# My DIY moonlight



## TailorO (Apr 7, 2008)

It ain't pretty but it works well. Made out of an LED blue night light. I tried to get a pic of the tank lit up but it's too dark. It looks good though....


----------



## TailorO (Apr 7, 2008)

i got two shots that are kind of ok. it looks better in person. i will probably make another for the other side of the tank though so it will be a little bit brighter..


----------



## remarkosmoc (Oct 19, 2005)

thats a great idea. Where did you find a night light with blue led's?

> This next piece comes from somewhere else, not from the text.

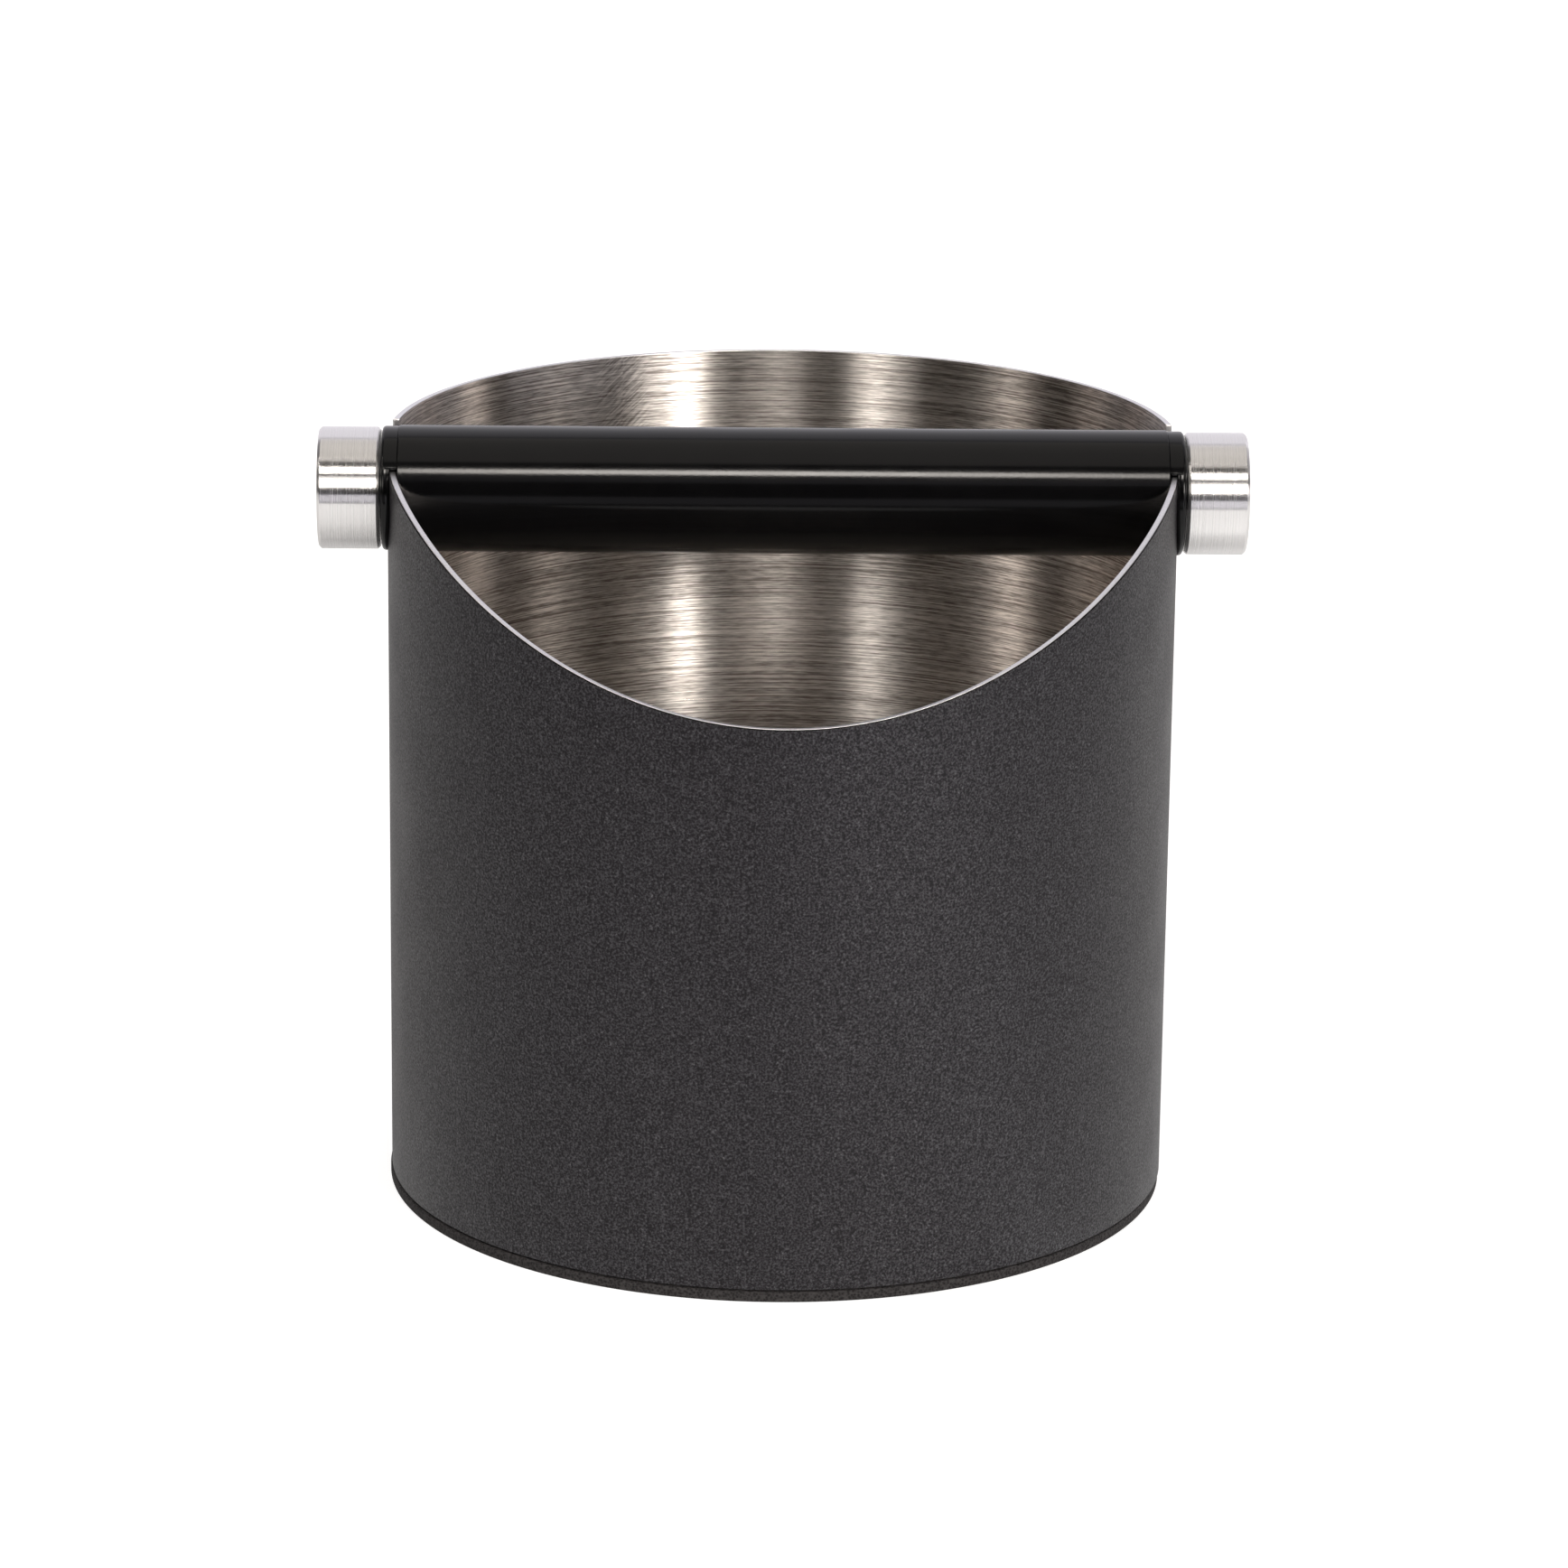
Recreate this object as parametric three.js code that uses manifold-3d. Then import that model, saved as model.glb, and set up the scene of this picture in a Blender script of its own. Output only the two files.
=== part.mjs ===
// Espresso knock box: a rolled steel bin with a scooped front, open at the top, and a
// rubber-sleeved knock bar that drops into two U-notches in the rim and lifts straight out.
// Millimetres, +Z up. The origin is on the standing surface, under the middle of the bin.
// The knock bar lies along X, and the low scoop in the rim faces -Y.
import * as THREE from "three";
import { mergeVertices } from "three/addons/utils/BufferGeometryUtils.js";
import Module from "manifold-3d";

const wasm = await Module();
wasm.setup();

// Bin
const bodyDiameter = 145; // outside of the rolled sheet
const sheet = 1.2; // sheet thickness
const shellHeight = 140; // from the lower edge to the level rear rim
const floorThickness = 1.2;
const floorEdgeRound = 0.4;
const padThickness = 2.4; // foam rubber under the bin
const padEdgeRound = 0.5;

// Scooped front of the rim: an arc seen from the front, cut square through the sheet
const scoopRadius = 100;
const scoopDepth = 36.3; // lowest point of the scoop below the level rim

// Seats of the knock bar
const notchWidth = 18; // U-notch through the sheet on each side, with a half-round bottom
const barDrop = 11; // bar axis below the level rim

// Knock bar
const sleeveDiameter = 23.2; // rubber sleeve that the spent puck is knocked against
const sleeveEdgeRound = 0.5;
const rodDiameter = 12; // steel core of the sleeve
const rodEdge = 0.6;
const flangeDiameter = 22.8; // outer half of the rubber bushing
const flangeStandout = 0.9; // how far the bushing stands out of the bin
const flangeEdgeRound = 0.4;
const capDiameter = 22.4;
const capLength = 11.3;
const capEdge = 0.5;
const studDiameter = 6;
const studLength = 15;
const studEdge = 0.7;

// Clearance between pieces that seat on each other
const clearance = 0.3;
// How far a cutting solid runs past what it cuts
const overrun = 5;

// Places that follow from the sizes above
const bodyRadius = bodyDiameter / 2;
const innerRadius = bodyRadius - sheet;
const shellBase = padThickness;
const rimHeight = shellBase + shellHeight;
const barHeight = rimHeight - barDrop;
const sleeveRadius = sleeveDiameter / 2;
const sleeveEnd = Math.sqrt(innerRadius ** 2 - sleeveRadius ** 2) - clearance;
const boreRadius = rodDiameter / 2 + clearance;
const rodEnd = bodyRadius + flangeStandout;
const threadRadius = studDiameter / 2 + clearance;
const threadDepth = studLength / 2 + clearance;

// Faces around each kind of turned piece
const bodySteps = 144;
const sleeveSteps = 60;
const rodSteps = 36;
const studSteps = 24;
const roundSteps = 2; // faces across a small rounded edge

const finishes = {
  powderCoat: new THREE.MeshStandardMaterial({ color: 0x3a393b, roughness: 0.6, metalness: 0.1 }),
  brushedSteel: new THREE.MeshStandardMaterial({ color: 0x9a948c, roughness: 0.35, metalness: 1 }),
  foamRubber: new THREE.MeshStandardMaterial({ color: 0x2a292b, roughness: 0.95, metalness: 0 }),
  sleeveRubber: new THREE.MeshStandardMaterial({ color: 0x1b1b1c, roughness: 0.45, metalness: 0 }),
  satinSteel: new THREE.MeshStandardMaterial({ color: 0xc9c6c4, roughness: 0.28, metalness: 1 }),
};

function solidOf(geometry) {
  // A closed geometry as a solid, with the vertices that its faces share merged.
  const bare = geometry.clone();
  bare.deleteAttribute("normal");
  bare.deleteAttribute("uv");
  const merged = mergeVertices(bare, 1e-4);
  return new wasm.Manifold(
    new wasm.Mesh({
      numProp: 3,
      vertProperties: merged.attributes.position.array,
      triVerts: new Uint32Array(merged.index.array),
    }),
  );
}

function geometryOf(solid) {
  // A solid as a geometry with flat faces.
  const mesh = solid.getMesh();
  const indexed = new THREE.BufferGeometry();
  indexed.setAttribute("position", new THREE.BufferAttribute(mesh.vertProperties, mesh.numProp));
  indexed.setIndex(new THREE.BufferAttribute(mesh.triVerts, 1));
  const geometry = indexed.toNonIndexed();
  geometry.computeVertexNormals();
  return geometry;
}

function corner(radius, along, round, fromAngle) {
  // Points of a quarter-round edge: centre (radius, along), turning by a quarter from fromAngle.
  const points = [];
  for (let i = 0; i <= roundSteps; i++) {
    const angle = fromAngle + (Math.PI / 2) * (i / roundSteps);
    points.push(
      new THREE.Vector2(radius + round * Math.cos(angle), along + round * Math.sin(angle)),
    );
  }
  return points;
}

function turnedAlongX(profile, steps) {
  // Revolves a profile of (radius, place along the axis) about X.
  return new THREE.LatheGeometry(profile, steps).rotateZ(-Math.PI / 2);
}

function turnedAlongZ(profile, steps) {
  // Revolves a profile of (radius, height) about Z.
  return new THREE.LatheGeometry(profile, steps).rotateX(Math.PI / 2);
}

function extrudedAlongX(shape, from, to, curveSteps) {
  // Extrudes an outline in (y, z) from one place on X to another.
  const options = { depth: to - from, bevelEnabled: false, curveSegments: curveSteps };
  const turn = new THREE.Matrix4().makeBasis(
    new THREE.Vector3(0, 1, 0),
    new THREE.Vector3(0, 0, 1),
    new THREE.Vector3(1, 0, 0),
  );
  return new THREE.ExtrudeGeometry(shape, options).applyMatrix4(turn).translate(from, 0, 0);
}

function uShape(width, bottomCentre, top) {
  // A U in (y, z): straight sides down to a half-round bottom about (0, bottomCentre).
  const half = width / 2;
  const shape = new THREE.Shape();
  shape.moveTo(-half, top);
  shape.lineTo(-half, bottomCentre);
  shape.absarc(0, bottomCentre, half, Math.PI, 2 * Math.PI, false);
  shape.lineTo(half, top);
  shape.closePath();
  return shape;
}

function scoopHeight(x) {
  // Height of the scooped rim at a distance x from the middle, never above the level rim.
  const under = scoopRadius ** 2 - x ** 2;
  if (under <= 0) return rimHeight;
  const arc = rimHeight - scoopDepth + scoopRadius - Math.sqrt(under);
  return Math.min(arc, rimHeight);
}

function wallRing() {
  // The rolled wall as a loft of its section around Z. The section is as high as the rim there:
  // scooped in the front half and level in the rear half, with the step hidden in the notches.
  const positions = [];
  for (let i = 0; i < bodySteps; i++) {
    const angle = (2 * Math.PI * i) / bodySteps;
    const cos = Math.cos(angle);
    const sin = Math.sin(angle);
    const front = i > bodySteps / 2;
    const top = front ? scoopHeight(bodyRadius * cos) : rimHeight;
    positions.push(bodyRadius * cos, bodyRadius * sin, shellBase);
    positions.push(bodyRadius * cos, bodyRadius * sin, top);
    positions.push(innerRadius * cos, innerRadius * sin, top);
    positions.push(innerRadius * cos, innerRadius * sin, shellBase);
  }
  const perSection = 4;
  const index = [];
  for (let i = 0; i < bodySteps; i++) {
    const here = i * perSection;
    const next = ((i + 1) % bodySteps) * perSection;
    for (let k = 0; k < perSection; k++) {
      const up = (k + 1) % perSection;
      index.push(here + k, next + k, next + up);
      index.push(here + k, next + up, here + up);
    }
  }
  const ring = new THREE.BufferGeometry();
  ring.setAttribute("position", new THREE.Float32BufferAttribute(positions, 3));
  ring.setIndex(index);
  return ring;
}

function bodyShell() {
  // The wall with a U-notch through both sides for the bar.
  const notch = uShape(notchWidth, barHeight, rimHeight + overrun);
  const reach = bodyRadius + overrun;
  const cutter = extrudedAlongX(notch, -reach, reach, rodSteps);
  return geometryOf(solidOf(wallRing()).subtract(solidOf(cutter)));
}

function disc(radius, base, thickness, round) {
  // A flat disc with rounded edges.
  const top = base + thickness;
  const profile = [
    new THREE.Vector2(0, base),
    ...corner(radius - round, base + round, round, -Math.PI / 2),
    ...corner(radius - round, top - round, round, 0),
    new THREE.Vector2(0, top),
  ];
  return turnedAlongZ(profile, bodySteps);
}

function knockSleeve() {
  // A rubber tube between the walls, with rounded ends.
  const round = sleeveEdgeRound;
  const profile = [
    new THREE.Vector2(boreRadius, -sleeveEnd),
    ...corner(sleeveRadius - round, -sleeveEnd + round, round, -Math.PI / 2),
    ...corner(sleeveRadius - round, sleeveEnd - round, round, 0),
    new THREE.Vector2(boreRadius, sleeveEnd),
    new THREE.Vector2(boreRadius, -sleeveEnd),
  ];
  return turnedAlongX(profile, sleeveSteps);
}

function coreRod() {
  // A steel rod with chamfered ends and a tapped blind hole in each.
  const radius = rodDiameter / 2;
  const holeEnd = rodEnd - threadDepth;
  const profile = [
    new THREE.Vector2(0, -holeEnd),
    new THREE.Vector2(threadRadius, -holeEnd),
    new THREE.Vector2(threadRadius, -rodEnd),
    new THREE.Vector2(radius - rodEdge, -rodEnd),
    new THREE.Vector2(radius, -rodEnd + rodEdge),
    new THREE.Vector2(radius, rodEnd - rodEdge),
    new THREE.Vector2(radius - rodEdge, rodEnd),
    new THREE.Vector2(threadRadius, rodEnd),
    new THREE.Vector2(threadRadius, holeEnd),
    new THREE.Vector2(0, holeEnd),
  ];
  return turnedAlongX(profile, rodSteps);
}

function keyedBushing() {
  // The right-hand rubber bushing, about the bar axis. A round flange hugs the outside of the bin,
  // and a U-shaped key goes inwards through the notch, so the bar can't spin. Over the low front
  // tip of the wall the bushing is round again.
  const radius = flangeDiameter / 2;
  const inner = sleeveEnd + clearance;
  const round = flangeEdgeRound;
  const blankProfile = [
    new THREE.Vector2(boreRadius, inner),
    new THREE.Vector2(radius, inner),
    ...corner(radius - round, rodEnd - round, round, 0),
    new THREE.Vector2(boreRadius, rodEnd),
    new THREE.Vector2(boreRadius, inner),
  ];
  const blank = solidOf(turnedAlongX(blankProfile, sleeveSteps));

  const reach = radius + overrun;
  const wallReach = bodyRadius + clearance;
  const halfNotch = notchWidth / 2;
  const tipHeight = scoopHeight(Math.sqrt(bodyRadius ** 2 - halfNotch ** 2)) - barHeight + clearance;
  const wallBelow = (top) =>
    new THREE.CylinderGeometry(wallReach, wallReach, top + reach, bodySteps)
      .rotateX(Math.PI / 2)
      .translate(0, 0, (top - reach) / 2);
  const rearHalf = new THREE.BoxGeometry(2 * wallReach + overrun, wallReach + overrun, 2 * reach);
  rearHalf.translate(0, (wallReach + overrun) / 2, 0);
  const rearWall = solidOf(wallBelow(reach)).intersect(solidOf(rearHalf));
  const wallSpace = solidOf(wallBelow(tipHeight)).add(rearWall);

  const key = uShape(notchWidth - 2 * clearance, 0, reach + overrun);
  const keySolid = solidOf(extrudedAlongX(key, -wallReach - overrun, wallReach + overrun, rodSteps));
  return geometryOf(blank.subtract(wallSpace.subtract(keySolid)));
}

function stud() {
  // A headless stud with chamfered ends, half in the rod and half in the cap.
  const radius = studDiameter / 2;
  const half = studLength / 2;
  const profile = [
    new THREE.Vector2(0, -half),
    new THREE.Vector2(radius - studEdge, -half),
    new THREE.Vector2(radius, -half + studEdge),
    new THREE.Vector2(radius, half - studEdge),
    new THREE.Vector2(radius - studEdge, half),
    new THREE.Vector2(0, half),
  ];
  return turnedAlongX(profile, studSteps);
}

function endCap() {
  // A turned cap, chamfered at both ends, with a tapped blind hole in its inner face.
  const radius = capDiameter / 2;
  const profile = [
    new THREE.Vector2(0, threadDepth),
    new THREE.Vector2(threadRadius, threadDepth),
    new THREE.Vector2(threadRadius, 0),
    new THREE.Vector2(radius - capEdge, 0),
    new THREE.Vector2(radius, capEdge),
    new THREE.Vector2(radius, capLength - capEdge),
    new THREE.Vector2(radius - capEdge, capLength),
    new THREE.Vector2(0, capLength),
  ];
  return turnedAlongX(profile, sleeveSteps);
}

function piece(name, geometry, material) {
  const mesh = new THREE.Mesh(geometry, material);
  mesh.name = name;
  return mesh;
}

function barEnd(side) {
  // Bushing, stud and cap of the right-hand end, in their places along the bar.
  const end = new THREE.Group();
  const bushing = piece(`${side}_bushing`, keyedBushing(), finishes.sleeveRubber);
  const screw = piece(`${side}_stud`, stud(), finishes.satinSteel);
  screw.position.x = rodEnd + clearance / 2;
  const cap = piece(`${side}_end_cap`, endCap(), finishes.satinSteel);
  cap.position.x = rodEnd + clearance;
  end.add(bushing, screw, cap);
  return end;
}

const bin = new THREE.Group();
bin.add(piece("body_shell", bodyShell(), finishes.powderCoat));
const floorRadius = innerRadius - clearance;
const floor = disc(floorRadius, shellBase, floorThickness, floorEdgeRound);
bin.add(piece("floor_disc", floor, finishes.brushedSteel));
bin.add(piece("base_pad", disc(bodyRadius, 0, padThickness, padEdgeRound), finishes.foamRubber));

const knockBar = new THREE.Group();
knockBar.position.z = barHeight;
knockBar.add(piece("core_rod", coreRod(), finishes.satinSteel));
knockBar.add(piece("knock_sleeve", knockSleeve(), finishes.sleeveRubber));
const rightEnd = barEnd("right");
const leftEnd = barEnd("left");
leftEnd.scale.x = -1;
knockBar.add(rightEnd, leftEnd);

const knockBox = new THREE.Group();
knockBox.add(bin, knockBar);

export default knockBox;
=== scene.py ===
"""Espresso knock box: the finished surfaces of a scooped steel bin and its lift-out knock bar.

Every piece is a surface of two parameters, worked out with numpy in millimetres in the frame of
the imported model, and turned to metres once, when its mesh is made.
"""

from __future__ import annotations

import logging
import math
from dataclasses import dataclass, field
from enum import Enum

import bmesh
import bpy
import numpy as np
from bpy.types import Material, Mesh, Node, NodeSocket, NodeTree, Object
from mathutils import Matrix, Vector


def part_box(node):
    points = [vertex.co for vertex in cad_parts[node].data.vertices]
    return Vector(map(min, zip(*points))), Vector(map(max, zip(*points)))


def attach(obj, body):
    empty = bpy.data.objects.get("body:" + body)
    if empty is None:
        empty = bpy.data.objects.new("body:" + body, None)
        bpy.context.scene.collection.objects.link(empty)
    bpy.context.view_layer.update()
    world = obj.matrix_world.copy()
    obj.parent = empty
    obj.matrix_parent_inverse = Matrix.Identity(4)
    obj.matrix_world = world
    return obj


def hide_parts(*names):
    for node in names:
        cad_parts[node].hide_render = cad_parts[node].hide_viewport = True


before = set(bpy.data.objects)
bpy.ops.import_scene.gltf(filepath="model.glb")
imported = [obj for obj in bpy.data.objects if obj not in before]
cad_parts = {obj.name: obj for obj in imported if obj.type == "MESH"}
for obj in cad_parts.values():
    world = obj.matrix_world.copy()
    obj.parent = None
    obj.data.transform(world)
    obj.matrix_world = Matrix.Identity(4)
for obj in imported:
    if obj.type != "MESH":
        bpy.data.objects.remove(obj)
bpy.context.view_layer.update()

LOG = logging.getLogger("knock_box")
MM = 0.001  # metres in a millimetre
MERGE = 1e-7  # metres within which the points of a pole count as one
Feed = Node | NodeSocket  # what an input is fed by, where a node stands for its first output


class Body(Enum):
    """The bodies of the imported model."""

    BIN = "bin"
    BAR = "knock_bar"


class Slot(Enum):
    """The record's material slots."""

    COAT = "powder_coat"
    BRUSHED = "brushed_steel"
    FOAM = "foam_rubber"
    RUBBER = "sleeve_rubber"
    TURNED = "turned_steel"


class Axis(Enum):
    """The axis that a turned piece is revolved about."""

    X = "x"
    Z = "z"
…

I'd like to do that to a couple of my tanks.


----------



## TailorO (Apr 7, 2008)

i got mine at walgreens. the blue nightlight as a moonlight was not my idea. there was a thread not too long ago where a bunch of people were using them but mounting them differently. the night light i got actually has a bunch of differant colours in it so i can change the colour if i want. it looks kind of cool on the red setting also...


----------



## remarkosmoc (Oct 19, 2005)

if i can find em I would probably try to integrate it into my light fixture.


----------



## TailorO (Apr 7, 2008)

yeah that is what the other people did. they just wouldn't fit into the light fixture that i have unfortunately


----------



## MightyWarMonger (Mar 20, 2007)

Well you can check here scroll down the page, or you can find them here as well I've never used either compony but I rekon when I get around to it I will order from one of them. also mabye angle the light more so that it goes from top left to center or top left to bottom righ of the tank to inlluminate more of the tank without being to bright from adding more lights, that is if the one you have is strong enugh to go that far I don't know I havnt tried one yet myself just a thought based on what I've seen others do.


----------